Repeat exactly what appears from the opening line of the listing to the line with "return points + [corners[-1][:2]]", inclusive.
━━━━
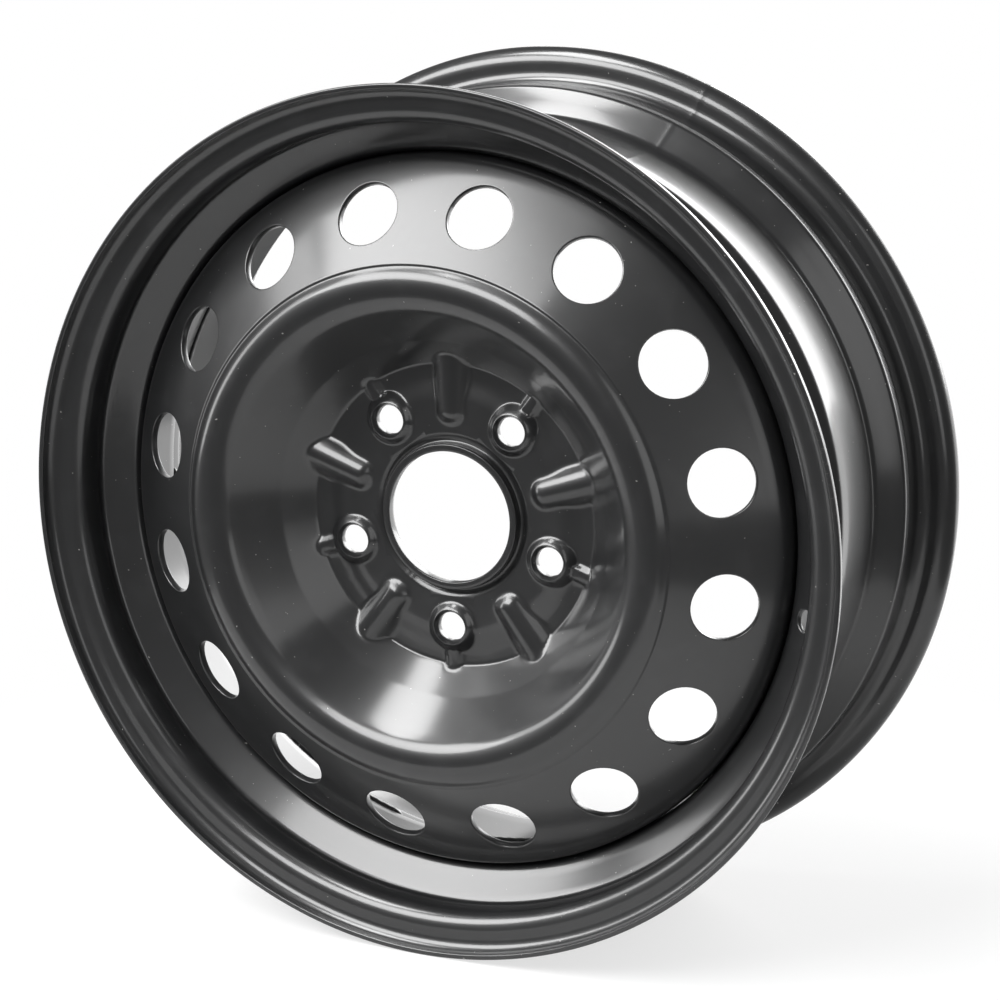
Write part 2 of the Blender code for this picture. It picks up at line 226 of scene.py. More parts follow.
def smoothShade(item, angle=50 * degree):
    pick(item)
    bpy.ops.object.shade_smooth_by_angle(angle=angle)


# section helpers: a corner is (radius, height, bend radius, segments)


def unit(a, b):
    length = math.dist(a, b)
    return (b[0] - a[0]) / length, (b[1] - a[1]) / length


def turnBetween(a, b):
    return math.atan2(a[0] * b[1] - a[1] * b[0], a[0] * b[0] + a[1] * b[1])


def bendPoints(before, corner, after):
    place, bend, segments = corner[:2], corner[2], corner[3]
    if bend == 0:
        return [place]
    into, out = unit(before[:2], place), unit(place, after[:2])
    turn = turnBetween(into, out)
    reach = bend * math.tan(abs(turn) / 2)
    start = (place[0] - into[0] * reach, place[1] - into[1] * reach)
    side = math.copysign(1, turn)
    centre = (start[0] - into[1] * side * bend, start[1] + into[0] * side * bend)
    arm = (start[0] - centre[0], start[1] - centre[1])
    points = []
    for index in range(segments + 1):
        angle = turn * index / segments
        across = arm[0] * math.cos(angle) - arm[1] * math.sin(angle)
        along = arm[0] * math.sin(angle) + arm[1] * math.cos(angle)
        points.append((centre[0] + across, centre[1] + along))
    return points


def roundedPath(corners):
    points = [corners[0][:2]]
    for index in range(1, len(corners) - 1):
        points += bendPoints(*corners[index - 1:index + 2])
    return points + [corners[-1][:2]]


def offsetCorners(corners, distance):
    # the other side of a sheet: corners move along their mitres, bends keep their centres
    moved = []
    for index, corner in enumerate(corners):
        place = corner[:2]
        before = corners[max(index - 1, 0)][:2]
        after = corners[min(index + 1, len(corners) - 1)][:2]
        into = unit(before, place) if index > 0 else unit(place, after)
        out = unit(place, after) if index < len(corners) - 1 else into
        turn = turnBetween(into, out)
        mitre = math.tan(turn / 2)
        radius = place[0] + distance * (into[1] + into[0] * mitre)
        height = place[1] - distance * (into[0] - into[1] * mitre)
        bend = max(corner[2] + math.copysign(distance, turn), 0) if corner[2] else 0
        moved.append((radius, height, bend, corner[3]))
    return moved


def fillGaps(points, pairs, longestAt):
    # extra points on long straight runs, the same shares on both sides of the sheet
    first, second = [points[0]], [pairs[0]]
    for index in range(1, len(points)):
        longest = longestAt(points[index - 1][0])
        count = max(1, math.ceil(math.dist(points[index - 1], points[index]) / longest - tiny))
        for step in range(1, count + 1):
            share = step / count
            for line, result in ((points, first), (pairs, second)):
                a, b = line[index - 1], line[index]
                result.append((a[0] + (b[0] - a[0]) * share, a[1] + (b[1] - a[1]) * share))
    return first, second


# rim hoop

rimSet = {
    "width": 152.4 * mm,
    "seatRadius": 202.8 * mm,
    "flangeHeight": 17.25 * mm,
    "curlRadius": 9 * mm,
    "curlPast": 8 * degree,
    "curlSteps": 10,
    "heelRadius": 6.5 * mm,
    "seatTaper": 5 * degree,
    "sheet": 2.6 * mm,
    "humpOffset": 13.2 * mm,
    "humpHeight": 1.8 * mm,
    "humpRise": 6 * mm,
    "humpFoot": 3 * mm,
    "humpBend": 6 * mm,
    "rearHumpTop": 5.5 * mm,
    "wellRadius": 185.1 * mm,
    "wellSlope": 57 * degree,
    "wellBend": 5 * mm,
    "wellBase": 37 * mm,
    "ledgeRadius": 190 * mm,
    "ledgeSlope": 40 * degree,
    "rearSlope": 54 * degree,
    "steps": 360,
    "longest": 8 * mm,
    "edgeRound": 0.7 * mm,
    "edgeSegments": 3,
    "valveRadius": 5.65 * mm,
    "valveAngle": -9.2 * degree,
    "valvePatch": 8.6 * mm,
    "valveLines": (-3.6 * mm, 0, 3.6 * mm),  # extra lines along the slope that has the hole
    "seamAngle": 67.8 * degree,
    "seamHalf": 0.8 * mm,
    "seamProud": 0.12 * mm,
}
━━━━
TASK SOLUTION:
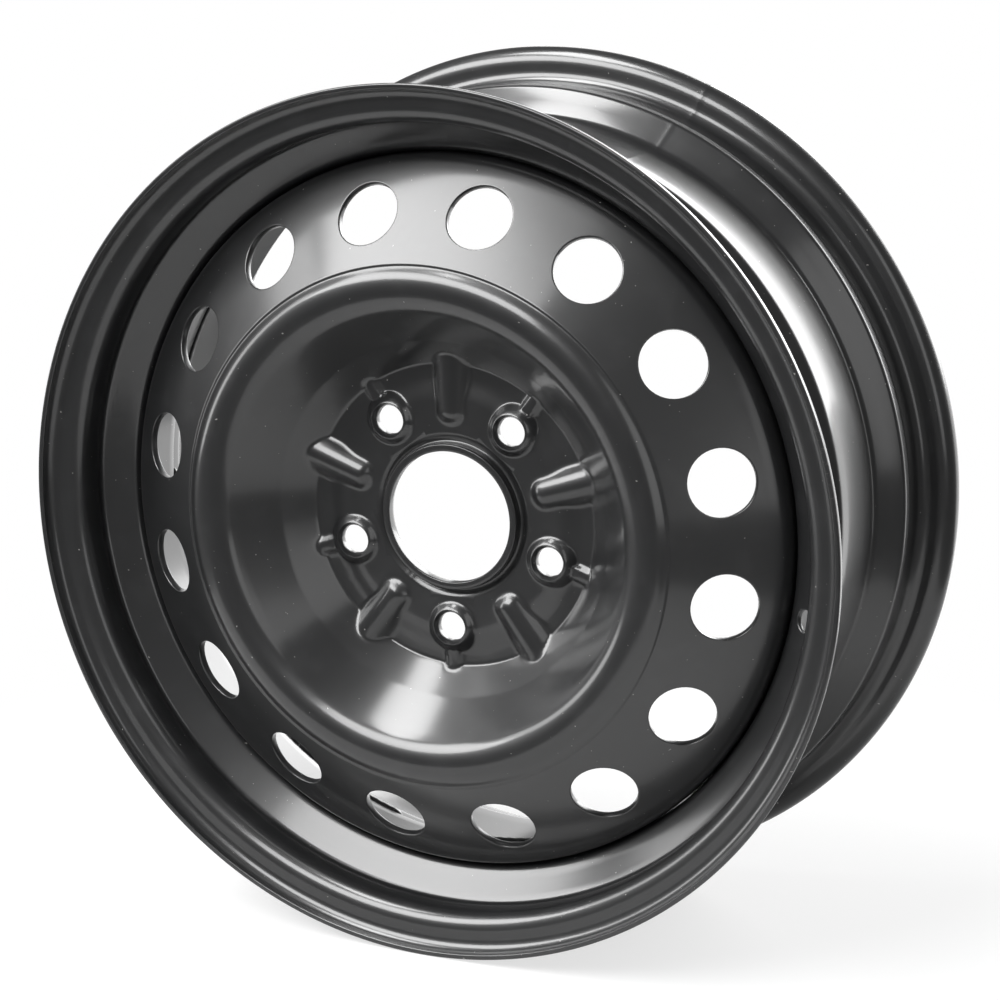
Write part 2 of the Blender code for this picture. It picks up at line 226 of scene.py. More parts follow.
def smoothShade(item, angle=50 * degree):
    pick(item)
    bpy.ops.object.shade_smooth_by_angle(angle=angle)


# section helpers: a corner is (radius, height, bend radius, segments)


def unit(a, b):
    length = math.dist(a, b)
    return (b[0] - a[0]) / length, (b[1] - a[1]) / length


def turnBetween(a, b):
    return math.atan2(a[0] * b[1] - a[1] * b[0], a[0] * b[0] + a[1] * b[1])


def bendPoints(before, corner, after):
    place, bend, segments = corner[:2], corner[2], corner[3]
    if bend == 0:
        return [place]
    into, out = unit(before[:2], place), unit(place, after[:2])
    turn = turnBetween(into, out)
    reach = bend * math.tan(abs(turn) / 2)
    start = (place[0] - into[0] * reach, place[1] - into[1] * reach)
    side = math.copysign(1, turn)
    centre = (start[0] - into[1] * side * bend, start[1] + into[0] * side * bend)
    arm = (start[0] - centre[0], start[1] - centre[1])
    points = []
    for index in range(segments + 1):
        angle = turn * index / segments
        across = arm[0] * math.cos(angle) - arm[1] * math.sin(angle)
        along = arm[0] * math.sin(angle) + arm[1] * math.cos(angle)
        points.append((centre[0] + across, centre[1] + along))
    return points


def roundedPath(corners):
    points = [corners[0][:2]]
    for index in range(1, len(corners) - 1):
        points += bendPoints(*corners[index - 1:index + 2])
    return points + [corners[-1][:2]]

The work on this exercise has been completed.